> [Required work]
Write out all of the data without omission, exactly as shown.

> [Recorded data]

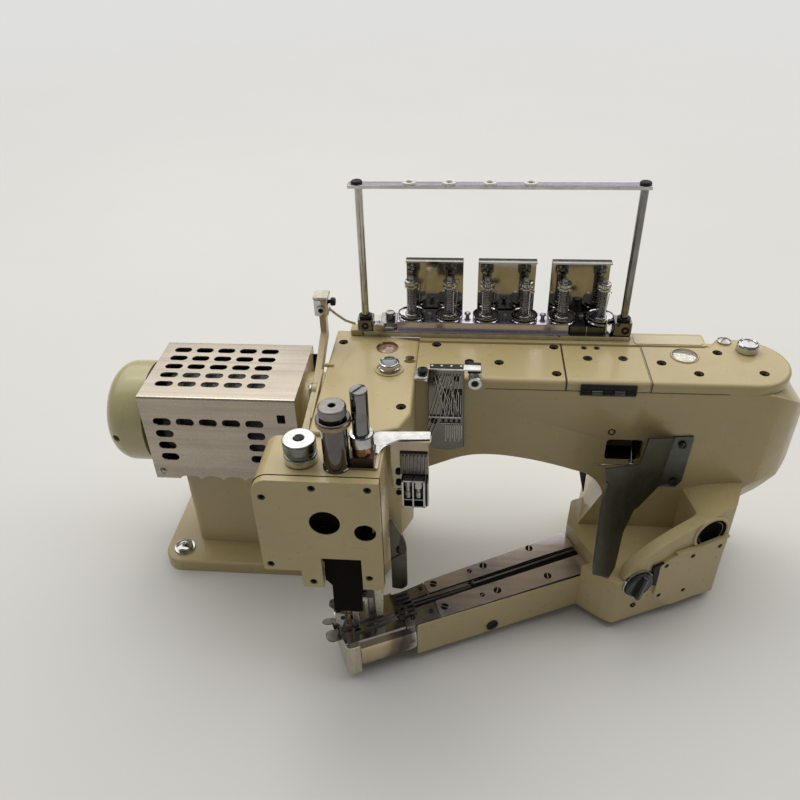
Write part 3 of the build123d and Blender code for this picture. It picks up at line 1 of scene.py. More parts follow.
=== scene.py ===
"""Looks of the flatlock sewing machine, laid out as an add-on and run as a script.

Sizes of the machine are in millimetres, turned into metres by MM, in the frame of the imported
CAD model. Lamps, floor and camera are in metres.
"""

import math

import bmesh
import bpy
import numpy as np
from mathutils import Matrix, Vector


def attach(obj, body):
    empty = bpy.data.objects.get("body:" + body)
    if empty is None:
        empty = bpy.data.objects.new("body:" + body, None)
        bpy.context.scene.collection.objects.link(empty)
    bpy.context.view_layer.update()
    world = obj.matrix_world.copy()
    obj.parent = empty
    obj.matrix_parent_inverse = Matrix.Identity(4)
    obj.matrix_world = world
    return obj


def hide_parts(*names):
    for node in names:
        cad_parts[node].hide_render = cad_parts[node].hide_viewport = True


bl_info = {
    "name": "Flatlock sewing machine",
    "version": (1, 0, 0),
    "blender": (4, 5, 0),
    "location": "View3D > Sidebar > Seamer",
    "description": "Builds the visible pieces and finishes of a feed-off-the-arm flat seaming machine",
    "category": "Object",
}

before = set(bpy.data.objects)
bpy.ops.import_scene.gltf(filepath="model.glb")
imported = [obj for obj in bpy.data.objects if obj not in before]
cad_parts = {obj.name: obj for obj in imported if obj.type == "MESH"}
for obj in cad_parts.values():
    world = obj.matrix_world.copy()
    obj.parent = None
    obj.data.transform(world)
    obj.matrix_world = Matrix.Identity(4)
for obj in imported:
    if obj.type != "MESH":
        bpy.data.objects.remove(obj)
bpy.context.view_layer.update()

MM = 0.001
CAMERA_PLACE = (0.196, -0.627, 0.630)
CAMERA_AXES = (
    (0.996286, 0.082320, -0.025252),
    (-0.027228, 0.579407, 0.814583),
    (0.081688, -0.810870, 0.579497),
)
CAMERA_LENS = 34.574
CAMERA_SENSOR = 36.0
COVER_TOP = 240.0
FRONT = (0, -1, 0)
SHARP_TURN = math.radians(38)
CAST_SHARP_TURN = math.radians(20)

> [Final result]
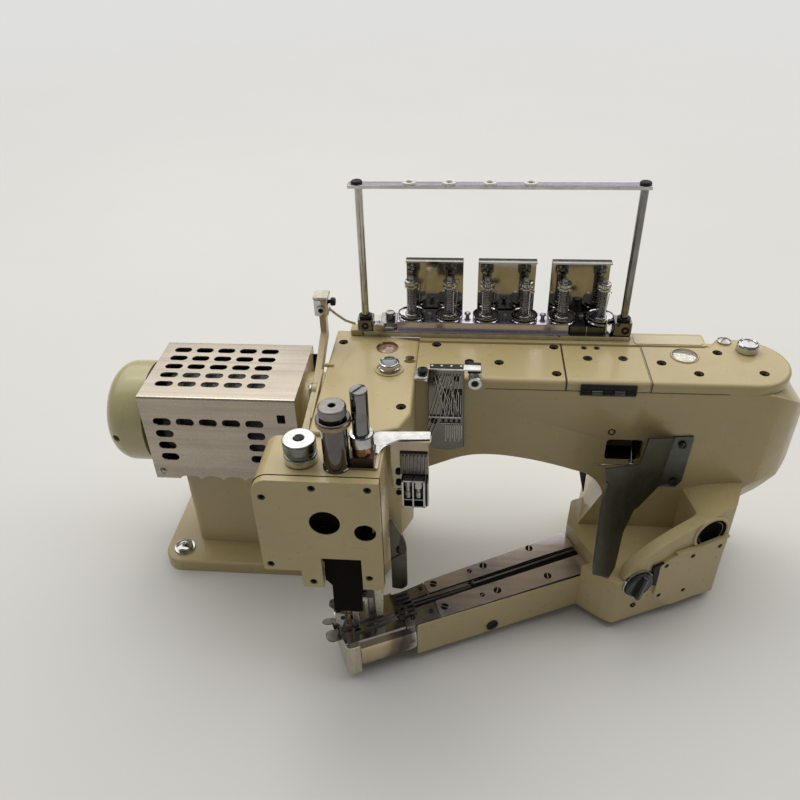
Write part 3 of the build123d and Blender code for this picture. It picks up at line 1 of scene.py. More parts follow.
=== scene.py ===
"""Looks of the flatlock sewing machine, laid out as an add-on and run as a script.

Sizes of the machine are in millimetres, turned into metres by MM, in the frame of the imported
CAD model. Lamps, floor and camera are in metres.
"""

import math

import bmesh
import bpy
import numpy as np
from mathutils import Matrix, Vector


def attach(obj, body):
    empty = bpy.data.objects.get("body:" + body)
    if empty is None:
        empty = bpy.data.objects.new("body:" + body, None)
        bpy.context.scene.collection.objects.link(empty)
    bpy.context.view_layer.update()
    world = obj.matrix_world.copy()
    obj.parent = empty
    obj.matrix_parent_inverse = Matrix.Identity(4)
    obj.matrix_world = world
    return obj


def hide_parts(*names):
    for node in names:
        cad_parts[node].hide_render = cad_parts[node].hide_viewport = True


bl_info = {
    "name": "Flatlock sewing machine",
    "version": (1, 0, 0),
    "blender": (4, 5, 0),
    "location": "View3D > Sidebar > Seamer",
    "description": "Builds the visible pieces and finishes of a feed-off-the-arm flat seaming machine",
    "category": "Object",
}

before = set(bpy.data.objects)
bpy.ops.import_scene.gltf(filepath="model.glb")
imported = [obj for obj in bpy.data.objects if obj not in before]
cad_parts = {obj.name: obj for obj in imported if obj.type == "MESH"}
for obj in cad_parts.values():
    world = obj.matrix_world.copy()
    obj.parent = None
    obj.data.transform(world)
    obj.matrix_world = Matrix.Identity(4)
for obj in imported:
    if obj.type != "MESH":
        bpy.data.objects.remove(obj)
bpy.context.view_layer.update()

MM = 0.001
CAMERA_PLACE = (0.196, -0.627, 0.630)
CAMERA_AXES = (
    (0.996286, 0.082320, -0.025252),
    (-0.027228, 0.579407, 0.814583),
    (0.081688, -0.810870, 0.579497),
)
CAMERA_LENS = 34.574
CAMERA_SENSOR = 36.0
COVER_TOP = 240.0
FRONT = (0, -1, 0)
SHARP_TURN = math.radians(38)
CAST_SHARP_TURN = math.radians(20)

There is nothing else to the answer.